Dreaming Anew


Maria Hill

World Childless Week Ambassador


Being childless can mean that we get a front row seat on the pettiness and meanness in the world, just for being ourselves and being different. It can be difficult to want to connect with other people when that is the case and it is not wrong to pull back from interaction with other humans because of the dispiriting judgments that we frequently encounter.

This is not just a social issue; it is a work issue as well. Over the years, the pronatal family narrative and social demands that go with it have invaded the workplace, making it harder and harder for childless people to catch a break from parents congratulating themselves and discussing child rearing ad nauseam - and it can be quite nauseating!

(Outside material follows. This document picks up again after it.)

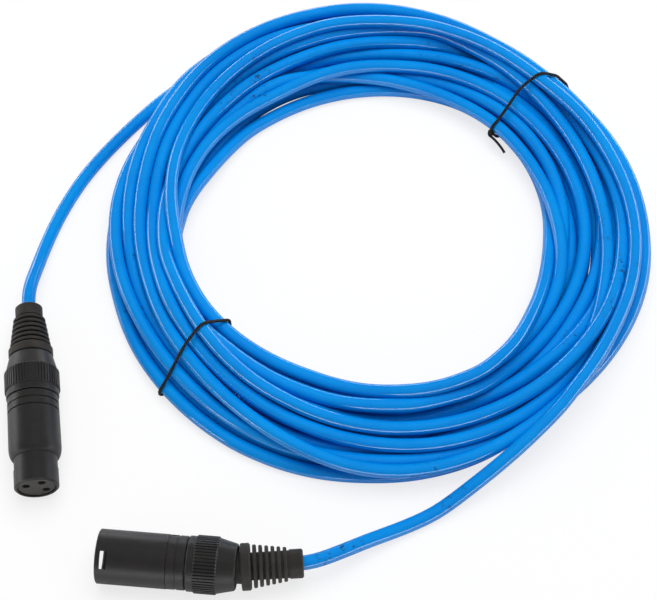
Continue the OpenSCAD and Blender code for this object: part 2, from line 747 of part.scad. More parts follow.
// Shell of the male connector: neck and shroud, with latch window and rear notches.
module male_shell() {
    r = m_shell_d / 2;
    bore_r = m_bore_d / 2;
    rear_z = m_notch_z - 1;
    color(black)
        place_male()
            difference() {
                turned_solid([[neck_bore_d / 2, -neck_l], [neck_d / 2 - 0.4, -neck_l],
                    [neck_d / 2, -neck_l + 0.4], [neck_d / 2, 0], [r - 0.4, 0], [r - 0.1, 0.3],
                    [r - 0.1, m_line_z - 0.3], [r - 0.3, m_line_z - 0.2],
                    [r - 0.3, m_line_z + 0.2], [r - 0.1, m_line_z + 0.3],
                    [r - 0.1, m_step_z - 0.4], [r - 0.3, m_step_z - 0.3],
                    [r - 0.3, m_step_z - 0.1], [r, m_step_z],
                    [r, m_shell_l - 0.3], [r - 0.3, m_shell_l], [bore_r + 0.3, m_shell_l],
                    [bore_r, m_shell_l - 0.5], [bore_r, rear_z], [neck_bore_d / 2, rear_z]]);
                translate([-m_window_w / 2, 0, m_shell_l - m_window_z - m_window_l])
                    cube([m_window_w, r + 1, m_window_l]);
                translate([-r - 1, -m_notch_w / 2, m_notch_z])
                    cube([2 * r + 2, m_notch_w, m_notch_l]);
            }
}

// Insulating insert that carries the pins, with a skirt and two lugs in the notches.
module male_insert() {
    face_z = m_shell_l - m_tip_depth - m_pin_out;
    r = m_bore_d / 2 - fit_gap;
    skirt_z = m_notch_z + m_skirt_in;
    lug_r = m_shell_d / 2 - m_lug_depth;
    lug_z = m_notch_z + fit_gap;
    color("#1d1d1f")
        place_male()
            difference() {
                union() {
                    turned_solid([[0, face_z], [r - 0.3, face_z], [r, face_z - 0.3], [r, skirt_z],
                        [r - 1.2, skirt_z], [r - 1.2, face_z - m_insert_t], [0, face_z - m_insert_t]]);
                    for (s = [-1, 1])
                        intersection() {
                            translate([0, 0, lug_z])
                                cylinder(r = lug_r, h = m_notch_l - 2 * fit_gap);
                            translate([s * (r + lug_r) / 2, 0, lug_z + m_notch_l / 2 - fit_gap])
                                cube([lug_r - r + 2.2, m_notch_w - 2 * fit_gap,
                                    m_notch_l - 2 * fit_gap], center = true);
                        }
                }
                for (a = contact_angles)
                    rotate([0, 0, a])
                        translate([contact_circle_r, 0, face_z - m_insert_t - 1])
                            cylinder(d = pin_seat_d + fit_gap, h = m_insert_t + 2);
            }
}

// Contact pin: rounded tip in the shroud, open solder cup at the rear.
module male_pin(k) {
    tip_z = m_shell_l - m_tip_depth;
    face_z = tip_z - m_pin_out;
    rear_z = face_z - m_insert_t - end_gap;
    seat_z = face_z + end_gap;
    r = pin_d / 2;
    color(metal)
        place_male()
            rotate([0, 0, contact_angles[k]])
                translate([contact_circle_r, 0, 0])
                    difference() {
                        turned_solid([[0, m_cup_z], [cup_d / 2, m_cup_z], [cup_d / 2, rear_z],
                            [pin_seat_d / 2, rear_z], [pin_seat_d / 2, seat_z], [r, seat_z],
                            [r, tip_z - 1],
                            [r * 0.8, tip_z - 0.35], [r * 0.45, tip_z], [0, tip_z]]);
                        translate([0, 0, m_cup_z - 1])
                            cylinder(d = cup_bore_d, h = cup_depth + 1);
                        translate([0.2, -cup_d / 2 - 1, m_cup_z - 1])
                            cube([cup_d, cup_d + 2, cup_depth]);
                    }
}

module male_pin_1() {
    male_pin(0);
}

module male_pin_2() {
    male_pin(1);
}

module male_pin_3() {
    male_pin(2);
}

module male_chuck() {
    place_male()
        chuck();
}

module male_collar() {
    place_male()
        collar();
}

// The male bend relief leans in plan, so its bore has a straight and a leaning part.
module male_boot() {
    bore_r = cable_r + relief_gap;
    color(rubber)
        place_male(0)
            difference() {
                union() {
                    relief_neck(collar_l + m_setback + 1);
                    translate([0, 0, -collar_l])
                        rotate([m_tilt, 0, 0])
                            translate([0, 0, -m_setback])
                                relief_body();
                }
                translate([0, 0, -collar_l - bend_room])
                    cylinder(r = bore_r, h = collar_l);
                translate([0, 0, -collar_l])
                    rotate([m_tilt, 0, 0])
                        turned_solid([[0, 0], [bore_r + bend_room / 3, 0],
                            [bore_r + bend_room / 3, -4 * bend_room], [bore_r, -5 * bend_room],
                            [bore_r, -male_relief_end - 1], [0, -male_relief_end - 1]]);
            }
}

module male_cores() {
    place_male()
        cores(m_cup_z);
}

cable_coil();
cable_tail_female();
cable_tail_male();
tie_upper();
tie_lower();
female_shell();
female_insert();
female_contact_1();
female_contact_2();
female_contact_3();
female_latch();
female_latch_spring();
female_latch_pin();
female_chuck();
female_collar();
female_boot();
female_cores();
male_shell();
male_insert();
male_pin_1();
male_pin_2();
male_pin_3();
male_chuck();
male_collar();
male_boot();
male_cores();
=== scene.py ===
import math

import bpy
import numpy as np
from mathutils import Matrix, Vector
from mathutils.geometry import convex_hull_2d


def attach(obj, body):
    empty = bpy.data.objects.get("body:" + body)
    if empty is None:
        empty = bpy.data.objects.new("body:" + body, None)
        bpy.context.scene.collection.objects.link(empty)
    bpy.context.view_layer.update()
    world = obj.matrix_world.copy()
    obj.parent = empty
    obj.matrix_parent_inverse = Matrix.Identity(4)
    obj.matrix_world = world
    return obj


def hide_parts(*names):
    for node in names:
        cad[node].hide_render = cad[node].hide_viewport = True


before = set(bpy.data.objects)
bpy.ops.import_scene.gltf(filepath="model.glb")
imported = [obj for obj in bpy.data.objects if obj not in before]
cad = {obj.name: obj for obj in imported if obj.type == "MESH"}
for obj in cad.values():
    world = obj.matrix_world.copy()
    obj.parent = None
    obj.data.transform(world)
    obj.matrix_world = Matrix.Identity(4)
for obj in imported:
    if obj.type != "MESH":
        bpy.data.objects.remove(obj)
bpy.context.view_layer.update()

# ---------------------------------------------------------------- Camera
# It stands in front of the coil and looks down on it at about sixty degrees.
CAMERA_AT = Vector((-0.002, -0.3263, 0.5454))
FROM_STRAIGHT_DOWN = 30.5
camera = bpy.data.objects.new("camera", bpy.data.cameras.new("camera"))
bpy.context.scene.collection.objects.link(camera)
camera.location = CAMERA_AT
camera.rotation_euler = (math.radians(FROM_STRAIGHT_DOWN), 0, 0)
camera.data.sensor_width = 36
camera.data.lens = 89.7
bpy.context.scene.camera = camera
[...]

Workplace pronatalism is a strange and relatively new phenomenon. I did not encounter the pronatal megaphone when I worked at IBM early in my career. Although it was a very family oriented company, family topics were rarely discussed during work hours. They were treated as ancillary to work and certainly not the dominant topic. Women were colleagues, not mothers with jobs.

Today, if you are childless, it is difficult not to feel shut out both socially and at work given the constant pronatal and family messaging. This is especially true since family is an easy go-to topic to obtain the attention-seeking that modern marketing and self-promotion require.

The Limits Of The Patriarchal Idea

We are taught to dream of family. Having a lovely family is a wonderful dream, of course. However, it has been exploited to such a degree that we now have too many people on the planet and we are going to have to chill with reproduction. As a result, many people are reconsidering the mandate of family. The costs of having children and the dangerous times we live in are serious issues that need to be considered before creating a new life on the planet.

Nonetheless, not being able to have a family when that was your dream is a difficult situation to accept. Whether you had a traditional dream or not, it is hard to escape the pervasiveness of a family-centered human world. It is not fun being an involuntary outsider. I have never enjoyed it myself.

We are, however, at a turning point in the world that will impact our self-perception and our standing in the world. The current ways of organizing life are not working any more. We are entering a time that will emancipate women from the false patriarchal ideal of mother.

The turmoil we are seeing right now is not a collapse of the Western world as some paint it. It is true that aspects of the Western way of life will necessarily change. However, what is changing is deeper. For thousands of years, hierarchies have been how we organized human society.

We have developed stories about ourselves and life based on a competitive and hierarchical view of “how life is.” That view that hierarchy is natural, normal, and all there is, is now being questioned. The US, where I live, is demonstrating not only the corruption in authoritarian hierarchies but also their incompetence. Therefore, it is my opinion, that we are in the process of exposing the deficiencies of hierarchies in order to reimagine life so that it is fairer and more practical.

Childless women know about hierarchy since our childlessness makes us one down or even two down in the social pecking order. Who has not felt the triumphant superiority of mothers demanding favoritism because of birthing a child?

The issue of hierarchy is deeper than female pecking orders. The current turmoil in the world is an attempt by patriarchal masculinity to reassert its dominance, which has been challenged by the shift to more egalitarian ways of living and relating. It is time for the patriarchy to bow out. Our world needs wisdom not muscle to manage the complexity that supports our current human civilizations. There are many reasons why patriarchal hierarchy is not working and will not work. As a result, the door has opened to invite a new way of imagining human life.

As challenging as life is right now, the so-called patriarchal, pronatal, and class/economic “norms” are on their way out and we get to write a different story.

Invite A New Dream

If there is a silver lining to being childless, especially not by choice, is that we get to see the flaws in the way our current cultures value people, especially women. That awareness on top of the challenging grieving process of being CNBC can be overwhelming. You are not just grieving the loss of a family, you are also losing a place in society, one that you had every reason to believe would be yours. So the grieving process is multilayered.

Although we are facing unprecedented challenges and many feel despair at our inability to solve our problems, I personally believe that we are also at a time of reinventing what it means to be human. I think we are changing our story, which has been about war and survival, to one about health, well-being, and thriving.

A few questions worth considering are:

  • How do you connect with these new themes and priorities about life?

  • How might the changes we are going through invite some new possibilities for you?

    In what way does the time of change make it easier for you to celebrate your own way of contributing to the world?

These questions are not about embracing toxic positivity as a survival strategy. They are about how to align your gifts, interests, and the times we live in to make life as satisfying and rewarding as possible.

Anyone who goes through the CNBC grieving process owes themselves the most enjoyable and rewarding life possible. Hopefully these challenging time will be a way for you to gift yourself a lovely and satisfying life.